Totaram further maligns Tarana's reputation by claiming that she is pregnant, and bribes the village nurse Kaneshi to testify to this fact. He even requests Surdas to marry her off to him, and that he'd take the "blame". Surdas really believes that his daughter is characterless and that she has betrayed him. In rage, he burns the entire house with Tarana inside. A guilty Totaram admits that Tarana is innocent and that he spread ill rumours about her and Moti. A heartbroken Surdas realises his mistake and tries to rescue Tarana from the fire, but is killed. Moti comes back in search of his beloved Tarana, only to find her house burning down to ashes!

Thinking that she his dead, Moti returns to the city in despair. It is then that Sheela, the girl his father engaged him to, comes to his aid and helps him return to a normal life. He becomes a very successful doctor and tries to accept Sheela, but is unable to. However, his sweet memories with Tarana keep plaguing him day after day.

He still believes in his heart that Tarana is alive. He feels her presence somewhere around him. But he still agrees to his father's wish of marrying Sheela, though his heart is not at peace.

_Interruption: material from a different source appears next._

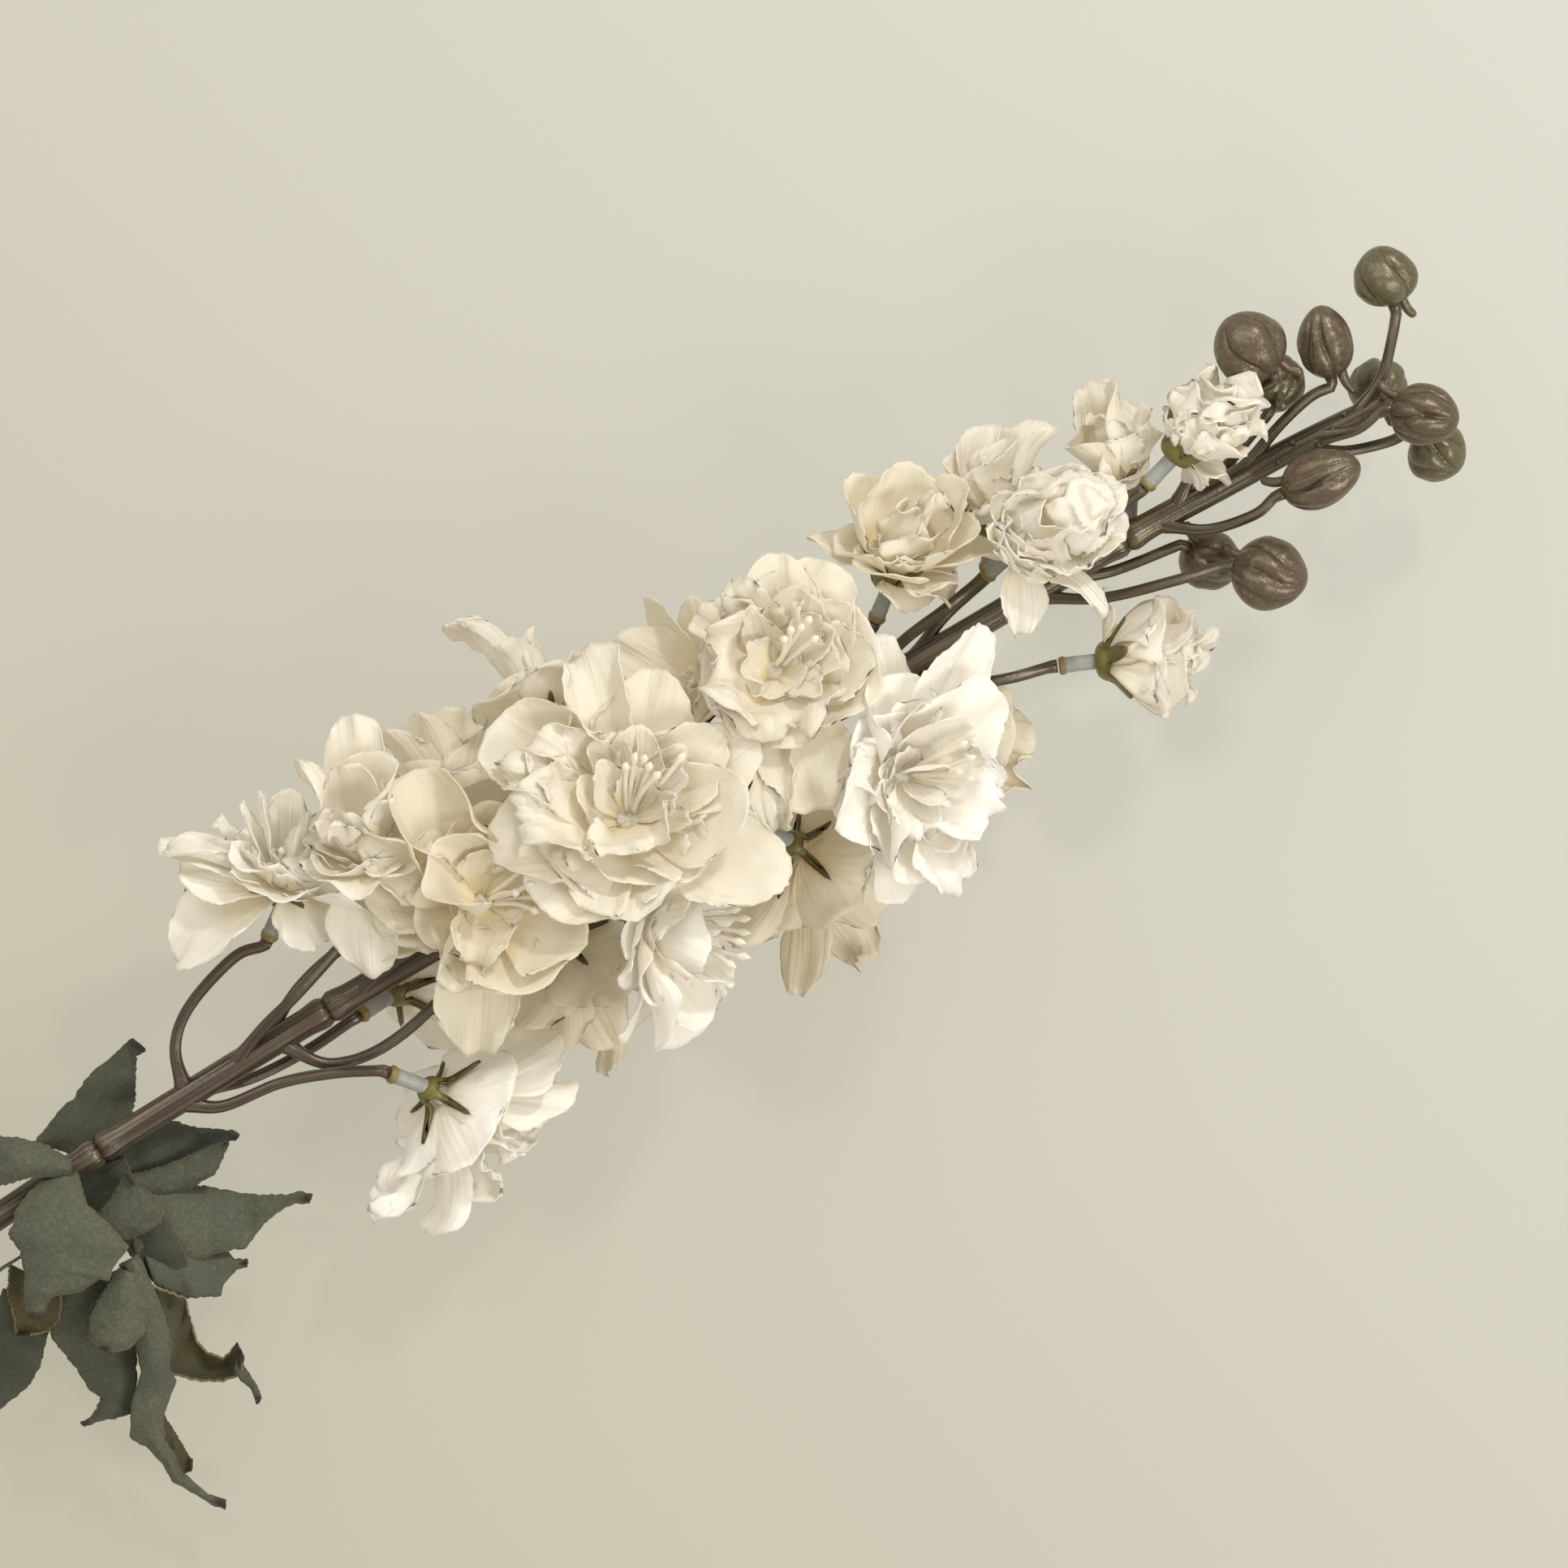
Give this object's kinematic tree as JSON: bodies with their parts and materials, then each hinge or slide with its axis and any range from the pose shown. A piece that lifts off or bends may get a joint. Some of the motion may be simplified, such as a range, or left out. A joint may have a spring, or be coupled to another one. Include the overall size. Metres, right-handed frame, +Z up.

On the day of his wedding to Sheela, Moti runs away from the wedding and goes back to the old barn where he last saw Tarana. He is overjoyed to find her alive! Tarana thinks that he is already married and refuses to talk to him. But on learning the truth that he isn't married, she is elated!

Moti and Tarana are happily united, thus proving that true love always wins!!!

== Cast ==
- Dilip Kumar as Dr. Motilal "Moti"
- Madhubala as Tarana
- Shyama as Sheela
- Jeevan as Diwan Sahib
- Gope as Totaram "Tote"

== Production ==
Tarana began filming in March 1951. The film is largely remembered as the film's lead actors, Madhubala and Dilip Kumar had become romantically involved during the making of the film. Reportedly Madhubala sent a pink rose to Kumar, which he accepted and later also wrote a letter to her. There began an affair that the two continued for 9 years before breaking up due to a fight between Dilip and her father on a scandalous court case.

== Soundtrack ==

Anil Biswas composed and wrote the soundtrack for the film. One of the most popular numbers was the duet "Seene Mein Sulagte Hai Armaan", sung by Talat Mahmood and Lata Mangeshkar. In 2017, Film Companion placed Tarana's album at #37 in "Bollywood's Top 100 Albums".

Songs
| No. | Title | Lyrics | Singer(s) | Length |
|---|---|---|---|---|
| 1. | "Nain Mile Nain" | Prem Dhawan & Talat Mahmood | Lata Mangeshkar & Talat Mahmood | 3:14 |
| 2. | "Beiman Tore Nainwan Nindiya Na Aaye" | D. N. Madhok & Kaif Irfani | Lata Mangeshkar | 2:56 |
| 3. | "Bol Papihe Bol" | Prem Dhawan | Lata Mangeshkar & Sandhya Mukherjee | 2:50 |
| 4. | "Wapas Lele Yeh Jawani" | Kaif Irfani | Lata Mangeshkar | 2:22 |
| 5. | "Yun Chhup Chhup Ke Mera Aana" | D. N. Madhok | Lata Mangeshkar | 2:25 |
| 6. | "Woh Din Kahan Gaye Bata" | D. N. Madhok | Lata Mangeshkar | 2:35 |
| 7. | "Seene Mein Sulagte Hai Armaan" | Prem Dhawan | Lata Mangeshkar & Talat Mahmood | 3:07 |
| 8. | "Mose Rooth Gayo Mora Sanwariya" | D. N. Madhok | Lata Mangeshkar | 2:44 |
| 9. | "Kya Khabar Thi" | D. N. Madhok | Lata Mangeshkar | 2:34 |
| 10. | "Jali Jo Shakh Chaman" | D. N. Madhok & Kaif Irfani | Talat Mahmood | 3:14 |
| Total length: |  |  |  | 28:00 |

== Reception ==
=== Critical reception ===
Tarana was well received by critics. Baburao Patel, the editor of Filmindia magazine, wrote in his review: "Ram Daryani has directed the picture very well and shows plenty of imagination in love sequences. Both [Dilip Kumar and Madhubala] have lived their roles and their romantic sequences seem to take a hues from the real canvas of life." Patel labelled Madhubala's performance as her finest, in October 1951.

In a commemorative article written by Filmfare, it was stated that Tarana was one of Madhubala's "best roles".

=== Box office ===
Tarana was a highly anticipated release, as Madhubala and Kumar were the most famous stars of contemporary cinema, and the reports of them being romantically involved further escalated its pre-release popularity. On its release, the film was immensely popular among audience, and eventually became the sixth most commercially successful film of the year. Tarana ended up celebrating a silver jubilee, and was thus classified a "hit" by contemporary trade analysts.